TO BE DONE
Return each line that holds the word "this".

****************************************

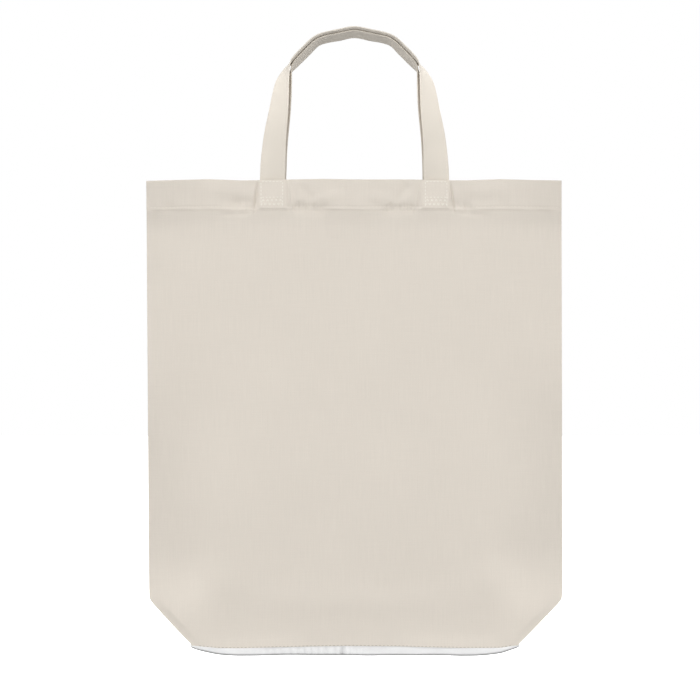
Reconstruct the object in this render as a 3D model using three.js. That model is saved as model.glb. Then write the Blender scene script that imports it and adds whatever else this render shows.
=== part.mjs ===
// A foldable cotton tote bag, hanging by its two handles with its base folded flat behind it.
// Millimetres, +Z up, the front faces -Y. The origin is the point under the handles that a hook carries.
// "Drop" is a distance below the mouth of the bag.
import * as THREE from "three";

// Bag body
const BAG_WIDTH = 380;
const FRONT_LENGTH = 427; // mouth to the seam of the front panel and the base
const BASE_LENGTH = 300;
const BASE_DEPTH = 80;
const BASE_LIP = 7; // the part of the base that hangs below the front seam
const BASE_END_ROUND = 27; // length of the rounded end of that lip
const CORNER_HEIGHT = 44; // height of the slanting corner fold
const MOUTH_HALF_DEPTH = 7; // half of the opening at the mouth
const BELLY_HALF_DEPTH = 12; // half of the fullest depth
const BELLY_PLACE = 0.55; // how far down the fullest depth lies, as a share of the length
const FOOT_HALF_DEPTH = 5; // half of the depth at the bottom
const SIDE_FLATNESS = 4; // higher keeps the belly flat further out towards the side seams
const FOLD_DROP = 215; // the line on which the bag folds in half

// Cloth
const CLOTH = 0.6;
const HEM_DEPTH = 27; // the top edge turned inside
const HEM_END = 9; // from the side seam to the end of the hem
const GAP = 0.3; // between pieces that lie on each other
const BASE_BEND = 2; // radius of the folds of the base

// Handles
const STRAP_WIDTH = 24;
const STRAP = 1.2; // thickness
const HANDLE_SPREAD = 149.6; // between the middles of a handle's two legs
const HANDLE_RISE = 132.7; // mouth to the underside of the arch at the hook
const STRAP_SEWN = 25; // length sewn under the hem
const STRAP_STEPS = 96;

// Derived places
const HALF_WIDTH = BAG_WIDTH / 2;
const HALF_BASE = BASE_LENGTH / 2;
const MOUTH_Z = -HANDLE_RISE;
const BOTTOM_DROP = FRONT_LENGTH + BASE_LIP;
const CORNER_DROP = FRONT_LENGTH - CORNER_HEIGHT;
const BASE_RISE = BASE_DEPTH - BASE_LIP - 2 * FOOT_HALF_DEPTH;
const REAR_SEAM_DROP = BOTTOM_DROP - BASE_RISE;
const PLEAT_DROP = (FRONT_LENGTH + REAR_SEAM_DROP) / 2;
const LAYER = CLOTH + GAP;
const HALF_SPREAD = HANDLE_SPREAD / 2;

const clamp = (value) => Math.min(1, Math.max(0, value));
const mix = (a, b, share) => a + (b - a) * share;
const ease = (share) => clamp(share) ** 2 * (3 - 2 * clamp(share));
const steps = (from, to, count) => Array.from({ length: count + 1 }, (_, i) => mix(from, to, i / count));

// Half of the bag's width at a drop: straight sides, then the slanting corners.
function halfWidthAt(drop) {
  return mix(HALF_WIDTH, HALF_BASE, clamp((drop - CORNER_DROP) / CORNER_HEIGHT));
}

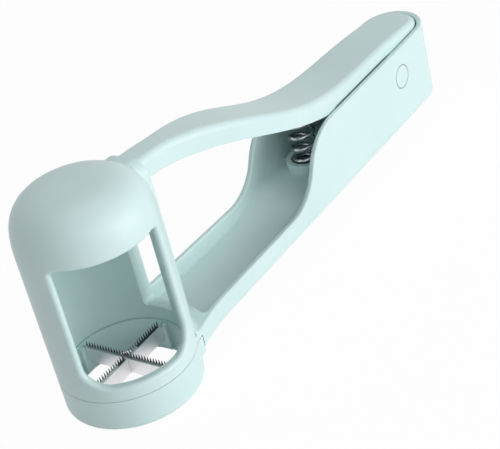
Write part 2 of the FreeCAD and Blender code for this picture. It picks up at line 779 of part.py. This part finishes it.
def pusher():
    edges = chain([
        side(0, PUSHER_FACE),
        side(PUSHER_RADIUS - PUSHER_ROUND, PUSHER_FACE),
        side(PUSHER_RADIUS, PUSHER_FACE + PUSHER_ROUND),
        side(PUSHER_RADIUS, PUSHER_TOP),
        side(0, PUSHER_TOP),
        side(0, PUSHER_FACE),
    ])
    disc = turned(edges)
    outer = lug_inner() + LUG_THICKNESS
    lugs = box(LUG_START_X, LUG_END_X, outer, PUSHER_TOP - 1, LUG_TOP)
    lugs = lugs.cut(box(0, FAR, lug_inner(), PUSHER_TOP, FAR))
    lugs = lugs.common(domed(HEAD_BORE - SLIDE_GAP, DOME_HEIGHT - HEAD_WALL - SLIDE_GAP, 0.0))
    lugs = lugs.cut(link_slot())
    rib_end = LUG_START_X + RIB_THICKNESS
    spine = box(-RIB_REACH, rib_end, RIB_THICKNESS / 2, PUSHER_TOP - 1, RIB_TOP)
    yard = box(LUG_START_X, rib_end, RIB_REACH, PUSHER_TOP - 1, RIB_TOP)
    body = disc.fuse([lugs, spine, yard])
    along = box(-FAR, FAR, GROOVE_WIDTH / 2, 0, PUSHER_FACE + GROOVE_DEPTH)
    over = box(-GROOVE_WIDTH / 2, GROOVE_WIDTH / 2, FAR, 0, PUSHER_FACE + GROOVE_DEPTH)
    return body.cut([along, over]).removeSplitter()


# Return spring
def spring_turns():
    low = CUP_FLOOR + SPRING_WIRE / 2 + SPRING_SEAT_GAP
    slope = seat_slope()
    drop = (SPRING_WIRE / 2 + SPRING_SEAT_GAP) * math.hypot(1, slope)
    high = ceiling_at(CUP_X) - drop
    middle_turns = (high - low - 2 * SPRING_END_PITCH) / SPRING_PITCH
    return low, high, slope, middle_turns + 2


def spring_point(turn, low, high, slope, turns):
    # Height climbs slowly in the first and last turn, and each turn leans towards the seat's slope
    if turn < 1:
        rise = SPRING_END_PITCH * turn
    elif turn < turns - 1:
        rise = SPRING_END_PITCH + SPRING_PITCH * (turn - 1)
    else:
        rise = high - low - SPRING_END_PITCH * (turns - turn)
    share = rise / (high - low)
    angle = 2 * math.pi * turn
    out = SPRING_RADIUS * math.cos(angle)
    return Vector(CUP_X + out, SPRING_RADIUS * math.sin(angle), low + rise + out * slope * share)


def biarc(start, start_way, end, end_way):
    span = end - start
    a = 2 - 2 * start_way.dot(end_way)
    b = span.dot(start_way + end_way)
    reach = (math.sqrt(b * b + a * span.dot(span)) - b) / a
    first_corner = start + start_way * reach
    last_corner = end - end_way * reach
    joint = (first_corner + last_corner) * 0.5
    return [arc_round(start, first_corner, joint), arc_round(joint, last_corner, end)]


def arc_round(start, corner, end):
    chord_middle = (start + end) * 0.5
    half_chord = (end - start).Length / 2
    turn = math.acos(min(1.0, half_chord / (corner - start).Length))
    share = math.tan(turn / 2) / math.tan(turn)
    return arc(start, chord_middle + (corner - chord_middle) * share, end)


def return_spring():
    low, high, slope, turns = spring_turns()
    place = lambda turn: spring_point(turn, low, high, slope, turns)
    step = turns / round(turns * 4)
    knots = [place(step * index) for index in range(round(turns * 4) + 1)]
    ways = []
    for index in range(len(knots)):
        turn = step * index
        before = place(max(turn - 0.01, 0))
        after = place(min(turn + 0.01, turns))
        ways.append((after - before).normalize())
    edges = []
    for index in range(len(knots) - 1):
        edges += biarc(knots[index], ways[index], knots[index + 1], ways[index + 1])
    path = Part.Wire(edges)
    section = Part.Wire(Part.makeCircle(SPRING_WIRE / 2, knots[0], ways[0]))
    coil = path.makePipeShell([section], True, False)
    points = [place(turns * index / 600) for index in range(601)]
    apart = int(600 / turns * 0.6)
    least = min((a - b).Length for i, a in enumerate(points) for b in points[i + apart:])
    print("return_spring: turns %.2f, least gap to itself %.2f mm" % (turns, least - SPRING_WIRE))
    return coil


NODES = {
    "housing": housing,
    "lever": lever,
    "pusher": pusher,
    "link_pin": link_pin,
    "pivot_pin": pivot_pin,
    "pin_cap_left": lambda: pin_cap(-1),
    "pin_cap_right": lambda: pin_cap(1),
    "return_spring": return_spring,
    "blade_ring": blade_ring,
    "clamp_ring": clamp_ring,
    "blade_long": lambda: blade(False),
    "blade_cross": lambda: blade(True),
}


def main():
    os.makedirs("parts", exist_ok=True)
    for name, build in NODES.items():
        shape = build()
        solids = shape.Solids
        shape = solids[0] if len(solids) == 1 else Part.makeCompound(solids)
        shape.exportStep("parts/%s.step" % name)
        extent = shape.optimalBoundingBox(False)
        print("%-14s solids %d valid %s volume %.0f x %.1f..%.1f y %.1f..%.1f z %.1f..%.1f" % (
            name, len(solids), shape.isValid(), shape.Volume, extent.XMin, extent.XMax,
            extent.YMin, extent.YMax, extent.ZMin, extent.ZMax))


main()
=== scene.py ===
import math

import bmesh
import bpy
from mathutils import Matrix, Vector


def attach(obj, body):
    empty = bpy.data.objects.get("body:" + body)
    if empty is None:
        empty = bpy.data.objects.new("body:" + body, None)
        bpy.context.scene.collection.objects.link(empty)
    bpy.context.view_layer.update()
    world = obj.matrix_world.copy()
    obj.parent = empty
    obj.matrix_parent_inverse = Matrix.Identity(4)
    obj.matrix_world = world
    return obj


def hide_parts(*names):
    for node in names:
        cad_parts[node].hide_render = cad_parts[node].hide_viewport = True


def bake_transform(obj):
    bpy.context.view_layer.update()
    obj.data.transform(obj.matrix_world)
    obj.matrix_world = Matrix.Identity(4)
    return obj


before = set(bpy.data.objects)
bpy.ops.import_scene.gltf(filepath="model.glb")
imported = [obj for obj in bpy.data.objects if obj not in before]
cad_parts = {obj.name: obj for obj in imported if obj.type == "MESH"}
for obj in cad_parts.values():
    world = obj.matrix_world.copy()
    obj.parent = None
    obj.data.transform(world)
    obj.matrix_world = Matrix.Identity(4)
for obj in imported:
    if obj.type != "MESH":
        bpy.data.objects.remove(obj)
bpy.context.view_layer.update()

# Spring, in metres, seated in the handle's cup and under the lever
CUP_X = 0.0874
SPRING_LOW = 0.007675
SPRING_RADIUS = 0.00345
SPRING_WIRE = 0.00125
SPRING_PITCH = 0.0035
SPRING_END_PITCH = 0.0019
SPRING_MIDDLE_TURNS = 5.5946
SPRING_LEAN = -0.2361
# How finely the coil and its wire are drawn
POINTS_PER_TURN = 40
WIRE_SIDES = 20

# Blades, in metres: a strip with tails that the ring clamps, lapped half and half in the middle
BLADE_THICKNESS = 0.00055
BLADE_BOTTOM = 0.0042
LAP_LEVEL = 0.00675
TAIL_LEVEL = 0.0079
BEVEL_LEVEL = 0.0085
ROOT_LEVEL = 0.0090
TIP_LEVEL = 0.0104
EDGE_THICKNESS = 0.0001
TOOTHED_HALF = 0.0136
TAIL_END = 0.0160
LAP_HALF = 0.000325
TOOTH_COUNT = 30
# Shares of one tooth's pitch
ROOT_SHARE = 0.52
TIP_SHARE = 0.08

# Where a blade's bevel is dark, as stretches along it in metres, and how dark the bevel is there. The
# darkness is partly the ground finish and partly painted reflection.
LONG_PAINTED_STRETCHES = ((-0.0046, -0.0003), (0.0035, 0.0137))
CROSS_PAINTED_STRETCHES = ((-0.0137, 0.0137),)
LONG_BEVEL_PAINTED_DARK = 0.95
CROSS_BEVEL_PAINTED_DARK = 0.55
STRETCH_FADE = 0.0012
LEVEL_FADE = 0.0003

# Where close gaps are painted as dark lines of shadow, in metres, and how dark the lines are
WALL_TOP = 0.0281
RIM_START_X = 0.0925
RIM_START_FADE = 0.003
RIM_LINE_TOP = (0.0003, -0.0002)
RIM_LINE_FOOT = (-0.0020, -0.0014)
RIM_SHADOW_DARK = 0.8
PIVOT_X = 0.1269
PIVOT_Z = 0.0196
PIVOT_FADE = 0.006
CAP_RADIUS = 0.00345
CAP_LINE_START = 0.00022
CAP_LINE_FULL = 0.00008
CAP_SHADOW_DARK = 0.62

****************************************

EXERCISE RESULT
Reconstruct the object in this render as a 3D model using three.js. That model is saved as model.glb. Then write the Blender scene script that imports it and adds whatever else this render shows.
Write part 2 of the FreeCAD and Blender code for this picture. It picks up at line 779 of part.py. This part finishes it.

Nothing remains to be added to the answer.